* Source data:
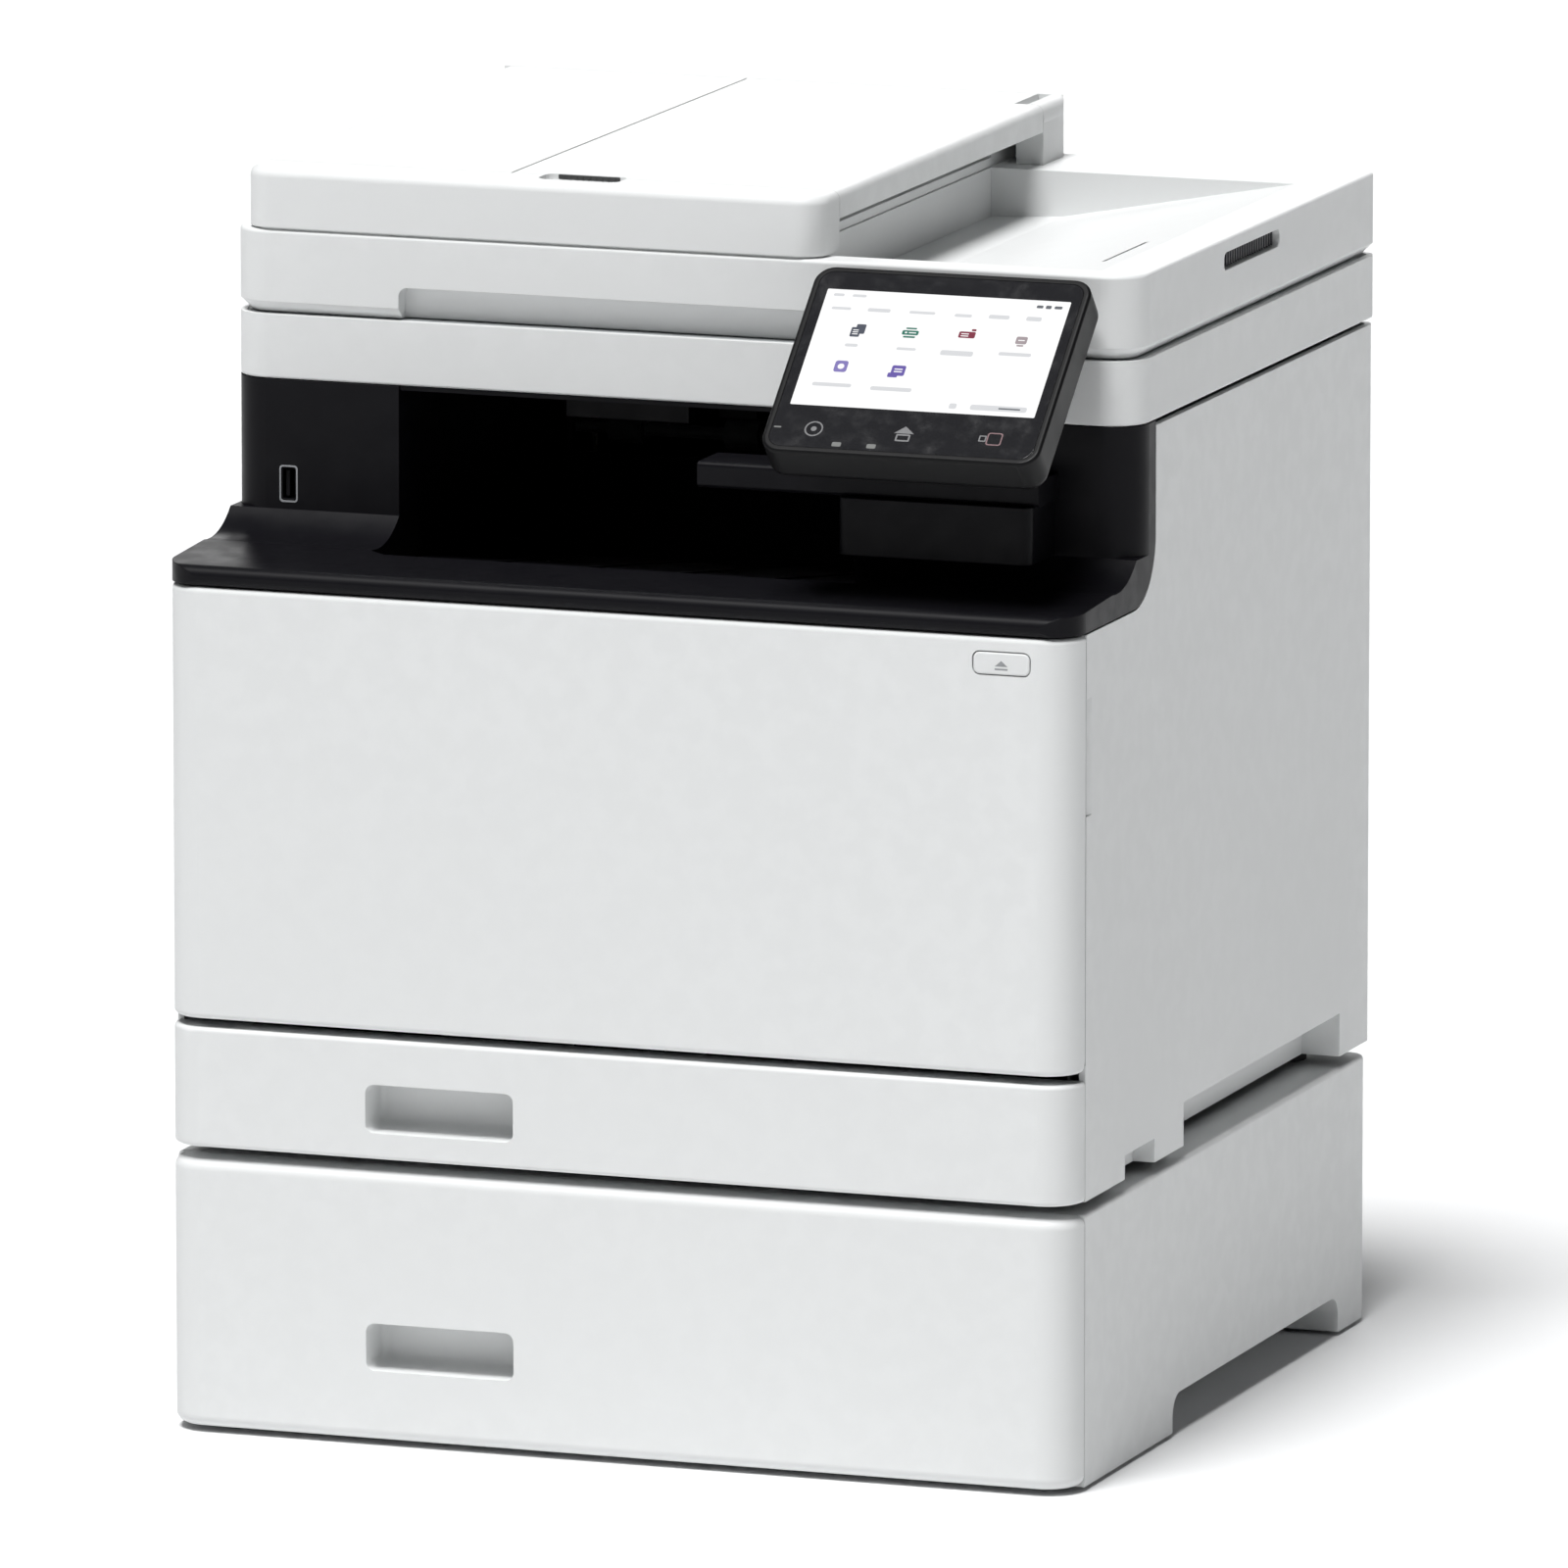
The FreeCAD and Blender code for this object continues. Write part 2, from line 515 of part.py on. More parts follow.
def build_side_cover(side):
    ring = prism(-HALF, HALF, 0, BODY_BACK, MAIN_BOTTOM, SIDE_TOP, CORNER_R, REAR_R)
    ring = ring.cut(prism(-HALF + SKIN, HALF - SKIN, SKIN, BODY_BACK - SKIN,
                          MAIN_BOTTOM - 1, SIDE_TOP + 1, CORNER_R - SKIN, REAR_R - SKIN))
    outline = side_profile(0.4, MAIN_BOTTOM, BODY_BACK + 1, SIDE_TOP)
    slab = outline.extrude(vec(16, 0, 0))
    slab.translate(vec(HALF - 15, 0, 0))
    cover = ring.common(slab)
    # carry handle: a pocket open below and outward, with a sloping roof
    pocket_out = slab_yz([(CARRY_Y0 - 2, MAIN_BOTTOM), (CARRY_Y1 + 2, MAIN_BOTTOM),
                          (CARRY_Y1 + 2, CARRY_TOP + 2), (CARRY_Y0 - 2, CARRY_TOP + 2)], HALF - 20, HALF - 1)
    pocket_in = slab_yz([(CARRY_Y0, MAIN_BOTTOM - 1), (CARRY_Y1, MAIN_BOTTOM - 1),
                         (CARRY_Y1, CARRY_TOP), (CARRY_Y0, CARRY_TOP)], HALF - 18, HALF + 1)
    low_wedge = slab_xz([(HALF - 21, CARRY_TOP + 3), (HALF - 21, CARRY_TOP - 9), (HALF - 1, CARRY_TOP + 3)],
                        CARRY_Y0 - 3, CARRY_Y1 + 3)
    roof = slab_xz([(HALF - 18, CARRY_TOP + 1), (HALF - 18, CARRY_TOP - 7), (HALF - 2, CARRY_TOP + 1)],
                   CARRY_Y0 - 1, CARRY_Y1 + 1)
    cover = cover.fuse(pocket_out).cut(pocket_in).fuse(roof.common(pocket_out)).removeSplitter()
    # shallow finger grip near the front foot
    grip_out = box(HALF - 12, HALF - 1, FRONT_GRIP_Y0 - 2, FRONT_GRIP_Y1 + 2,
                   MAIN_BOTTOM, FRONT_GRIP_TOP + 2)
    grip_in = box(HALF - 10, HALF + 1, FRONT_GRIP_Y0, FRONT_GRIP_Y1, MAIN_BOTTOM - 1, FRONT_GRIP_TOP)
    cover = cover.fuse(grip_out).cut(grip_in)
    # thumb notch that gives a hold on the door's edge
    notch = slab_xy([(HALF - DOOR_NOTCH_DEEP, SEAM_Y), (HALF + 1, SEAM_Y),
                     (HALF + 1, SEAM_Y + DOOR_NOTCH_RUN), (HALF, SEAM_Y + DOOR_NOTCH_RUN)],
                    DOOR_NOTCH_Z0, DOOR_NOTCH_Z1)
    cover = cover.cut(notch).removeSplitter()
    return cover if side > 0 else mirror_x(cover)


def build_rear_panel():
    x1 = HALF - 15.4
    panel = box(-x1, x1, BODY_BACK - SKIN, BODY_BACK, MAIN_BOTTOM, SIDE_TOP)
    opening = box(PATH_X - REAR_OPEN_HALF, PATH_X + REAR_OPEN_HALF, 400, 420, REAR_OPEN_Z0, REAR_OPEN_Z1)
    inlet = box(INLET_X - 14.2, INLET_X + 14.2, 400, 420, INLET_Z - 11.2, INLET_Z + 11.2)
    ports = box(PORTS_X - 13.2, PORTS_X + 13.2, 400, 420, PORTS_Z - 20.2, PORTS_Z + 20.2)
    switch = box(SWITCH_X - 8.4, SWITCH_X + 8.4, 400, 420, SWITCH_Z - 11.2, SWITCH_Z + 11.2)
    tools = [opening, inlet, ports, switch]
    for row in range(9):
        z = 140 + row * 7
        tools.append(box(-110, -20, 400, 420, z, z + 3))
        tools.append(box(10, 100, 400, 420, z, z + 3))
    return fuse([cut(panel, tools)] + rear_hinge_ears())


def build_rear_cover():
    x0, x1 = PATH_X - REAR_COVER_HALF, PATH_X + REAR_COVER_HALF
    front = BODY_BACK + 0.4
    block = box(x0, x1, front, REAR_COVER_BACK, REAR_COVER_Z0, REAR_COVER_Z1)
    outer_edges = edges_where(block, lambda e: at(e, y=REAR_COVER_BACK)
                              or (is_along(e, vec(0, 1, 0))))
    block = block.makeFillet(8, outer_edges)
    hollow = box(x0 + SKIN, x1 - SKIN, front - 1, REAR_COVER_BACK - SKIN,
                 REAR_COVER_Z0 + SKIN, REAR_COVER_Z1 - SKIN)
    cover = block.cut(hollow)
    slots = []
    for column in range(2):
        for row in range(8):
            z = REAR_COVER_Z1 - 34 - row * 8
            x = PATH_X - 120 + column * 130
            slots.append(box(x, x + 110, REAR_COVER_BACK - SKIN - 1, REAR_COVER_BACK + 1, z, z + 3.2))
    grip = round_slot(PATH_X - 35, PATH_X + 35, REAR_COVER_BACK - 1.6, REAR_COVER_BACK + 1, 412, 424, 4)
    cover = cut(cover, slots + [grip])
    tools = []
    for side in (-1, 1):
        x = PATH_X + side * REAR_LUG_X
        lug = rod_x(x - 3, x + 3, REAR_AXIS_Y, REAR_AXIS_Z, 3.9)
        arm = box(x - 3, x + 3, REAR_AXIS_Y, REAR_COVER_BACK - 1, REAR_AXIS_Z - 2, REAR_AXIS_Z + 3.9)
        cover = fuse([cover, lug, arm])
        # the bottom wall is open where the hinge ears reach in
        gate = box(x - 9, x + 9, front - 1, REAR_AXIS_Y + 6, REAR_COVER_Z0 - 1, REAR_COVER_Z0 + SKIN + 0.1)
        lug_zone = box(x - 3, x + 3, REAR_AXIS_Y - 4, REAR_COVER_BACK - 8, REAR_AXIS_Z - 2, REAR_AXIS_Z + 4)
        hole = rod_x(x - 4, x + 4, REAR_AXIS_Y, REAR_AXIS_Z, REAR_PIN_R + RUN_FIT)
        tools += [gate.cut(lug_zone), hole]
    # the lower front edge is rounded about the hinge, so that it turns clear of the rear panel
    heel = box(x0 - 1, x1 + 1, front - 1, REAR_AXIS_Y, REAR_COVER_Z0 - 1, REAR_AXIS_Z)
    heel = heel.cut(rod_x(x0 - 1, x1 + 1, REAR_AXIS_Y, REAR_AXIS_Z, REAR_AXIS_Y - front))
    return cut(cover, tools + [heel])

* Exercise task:
Print the whole listing again, exactly.

* Complete response:
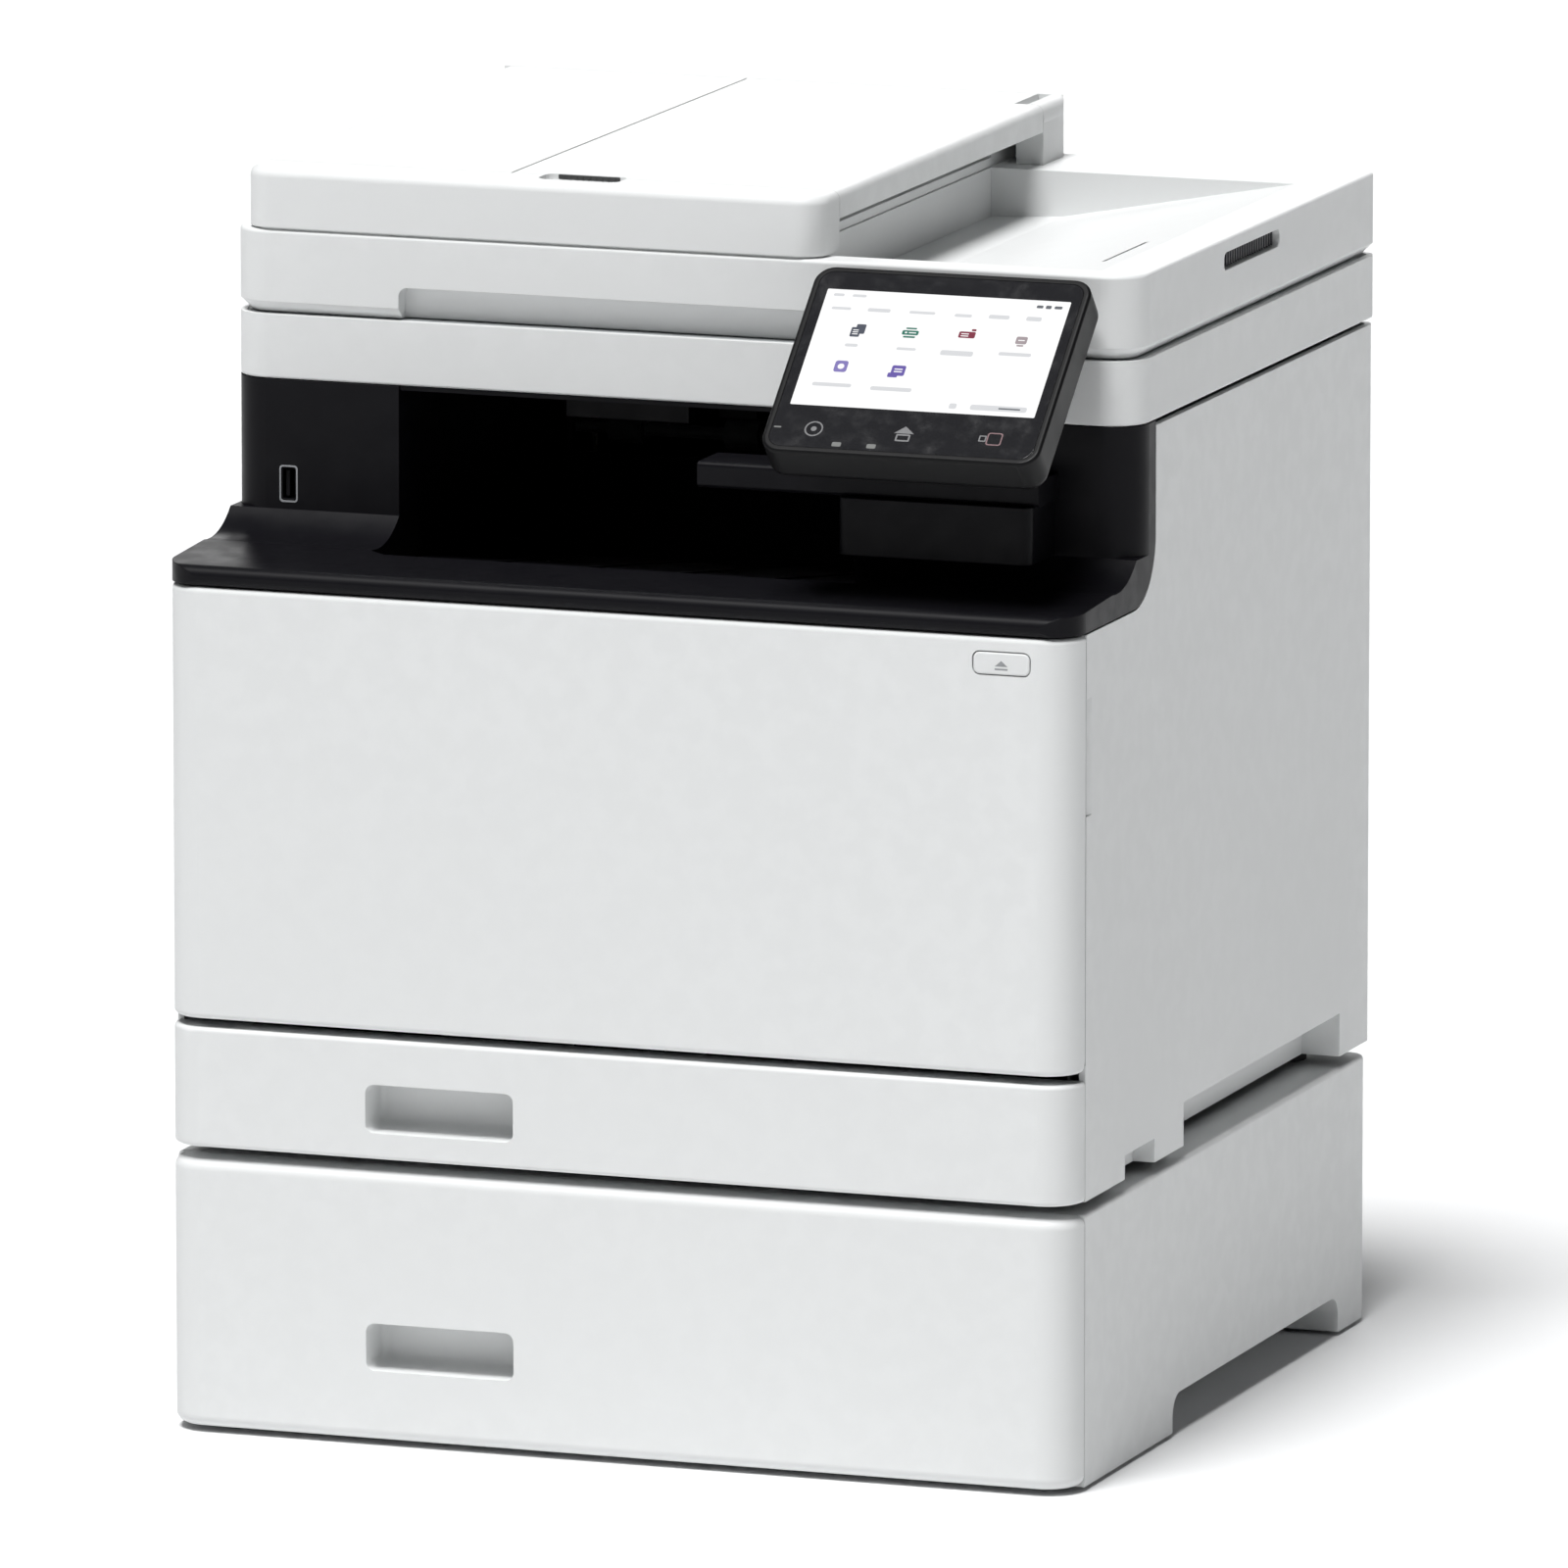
The FreeCAD and Blender code for this object continues. Write part 2, from line 515 of part.py on. More parts follow.
def build_side_cover(side):
    ring = prism(-HALF, HALF, 0, BODY_BACK, MAIN_BOTTOM, SIDE_TOP, CORNER_R, REAR_R)
    ring = ring.cut(prism(-HALF + SKIN, HALF - SKIN, SKIN, BODY_BACK - SKIN,
                          MAIN_BOTTOM - 1, SIDE_TOP + 1, CORNER_R - SKIN, REAR_R - SKIN))
    outline = side_profile(0.4, MAIN_BOTTOM, BODY_BACK + 1, SIDE_TOP)
    slab = outline.extrude(vec(16, 0, 0))
    slab.translate(vec(HALF - 15, 0, 0))
    cover = ring.common(slab)
    # carry handle: a pocket open below and outward, with a sloping roof
    pocket_out = slab_yz([(CARRY_Y0 - 2, MAIN_BOTTOM), (CARRY_Y1 + 2, MAIN_BOTTOM),
                          (CARRY_Y1 + 2, CARRY_TOP + 2), (CARRY_Y0 - 2, CARRY_TOP + 2)], HALF - 20, HALF - 1)
    pocket_in = slab_yz([(CARRY_Y0, MAIN_BOTTOM - 1), (CARRY_Y1, MAIN_BOTTOM - 1),
                         (CARRY_Y1, CARRY_TOP), (CARRY_Y0, CARRY_TOP)], HALF - 18, HALF + 1)
    low_wedge = slab_xz([(HALF - 21, CARRY_TOP + 3), (HALF - 21, CARRY_TOP - 9), (HALF - 1, CARRY_TOP + 3)],
                        CARRY_Y0 - 3, CARRY_Y1 + 3)
    roof = slab_xz([(HALF - 18, CARRY_TOP + 1), (HALF - 18, CARRY_TOP - 7), (HALF - 2, CARRY_TOP + 1)],
                   CARRY_Y0 - 1, CARRY_Y1 + 1)
    cover = cover.fuse(pocket_out).cut(pocket_in).fuse(roof.common(pocket_out)).removeSplitter()
    # shallow finger grip near the front foot
    grip_out = box(HALF - 12, HALF - 1, FRONT_GRIP_Y0 - 2, FRONT_GRIP_Y1 + 2,
                   MAIN_BOTTOM, FRONT_GRIP_TOP + 2)
    grip_in = box(HALF - 10, HALF + 1, FRONT_GRIP_Y0, FRONT_GRIP_Y1, MAIN_BOTTOM - 1, FRONT_GRIP_TOP)
    cover = cover.fuse(grip_out).cut(grip_in)
    # thumb notch that gives a hold on the door's edge
    notch = slab_xy([(HALF - DOOR_NOTCH_DEEP, SEAM_Y), (HALF + 1, SEAM_Y),
                     (HALF + 1, SEAM_Y + DOOR_NOTCH_RUN), (HALF, SEAM_Y + DOOR_NOTCH_RUN)],
                    DOOR_NOTCH_Z0, DOOR_NOTCH_Z1)
    cover = cover.cut(notch).removeSplitter()
    return cover if side > 0 else mirror_x(cover)


def build_rear_panel():
    x1 = HALF - 15.4
    panel = box(-x1, x1, BODY_BACK - SKIN, BODY_BACK, MAIN_BOTTOM, SIDE_TOP)
    opening = box(PATH_X - REAR_OPEN_HALF, PATH_X + REAR_OPEN_HALF, 400, 420, REAR_OPEN_Z0, REAR_OPEN_Z1)
    inlet = box(INLET_X - 14.2, INLET_X + 14.2, 400, 420, INLET_Z - 11.2, INLET_Z + 11.2)
    ports = box(PORTS_X - 13.2, PORTS_X + 13.2, 400, 420, PORTS_Z - 20.2, PORTS_Z + 20.2)
    switch = box(SWITCH_X - 8.4, SWITCH_X + 8.4, 400, 420, SWITCH_Z - 11.2, SWITCH_Z + 11.2)
    tools = [opening, inlet, ports, switch]
    for row in range(9):
        z = 140 + row * 7
        tools.append(box(-110, -20, 400, 420, z, z + 3))
        tools.append(box(10, 100, 400, 420, z, z + 3))
    return fuse([cut(panel, tools)] + rear_hinge_ears())


def build_rear_cover():
    x0, x1 = PATH_X - REAR_COVER_HALF, PATH_X + REAR_COVER_HALF
    front = BODY_BACK + 0.4
    block = box(x0, x1, front, REAR_COVER_BACK, REAR_COVER_Z0, REAR_COVER_Z1)
    outer_edges = edges_where(block, lambda e: at(e, y=REAR_COVER_BACK)
                              or (is_along(e, vec(0, 1, 0))))
    block = block.makeFillet(8, outer_edges)
    hollow = box(x0 + SKIN, x1 - SKIN, front - 1, REAR_COVER_BACK - SKIN,
                 REAR_COVER_Z0 + SKIN, REAR_COVER_Z1 - SKIN)
    cover = block.cut(hollow)
    slots = []
    for column in range(2):
        for row in range(8):
            z = REAR_COVER_Z1 - 34 - row * 8
            x = PATH_X - 120 + column * 130
            slots.append(box(x, x + 110, REAR_COVER_BACK - SKIN - 1, REAR_COVER_BACK + 1, z, z + 3.2))
    grip = round_slot(PATH_X - 35, PATH_X + 35, REAR_COVER_BACK - 1.6, REAR_COVER_BACK + 1, 412, 424, 4)
    cover = cut(cover, slots + [grip])
    tools = []
    for side in (-1, 1):
        x = PATH_X + side * REAR_LUG_X
        lug = rod_x(x - 3, x + 3, REAR_AXIS_Y, REAR_AXIS_Z, 3.9)
        arm = box(x - 3, x + 3, REAR_AXIS_Y, REAR_COVER_BACK - 1, REAR_AXIS_Z - 2, REAR_AXIS_Z + 3.9)
        cover = fuse([cover, lug, arm])
        # the bottom wall is open where the hinge ears reach in
        gate = box(x - 9, x + 9, front - 1, REAR_AXIS_Y + 6, REAR_COVER_Z0 - 1, REAR_COVER_Z0 + SKIN + 0.1)
        lug_zone = box(x - 3, x + 3, REAR_AXIS_Y - 4, REAR_COVER_BACK - 8, REAR_AXIS_Z - 2, REAR_AXIS_Z + 4)
        hole = rod_x(x - 4, x + 4, REAR_AXIS_Y, REAR_AXIS_Z, REAR_PIN_R + RUN_FIT)
        tools += [gate.cut(lug_zone), hole]
    # the lower front edge is rounded about the hinge, so that it turns clear of the rear panel
    heel = box(x0 - 1, x1 + 1, front - 1, REAR_AXIS_Y, REAR_COVER_Z0 - 1, REAR_AXIS_Z)
    heel = heel.cut(rod_x(x0 - 1, x1 + 1, REAR_AXIS_Y, REAR_AXIS_Z, REAR_AXIS_Y - front))
    return cut(cover, tools + [heel])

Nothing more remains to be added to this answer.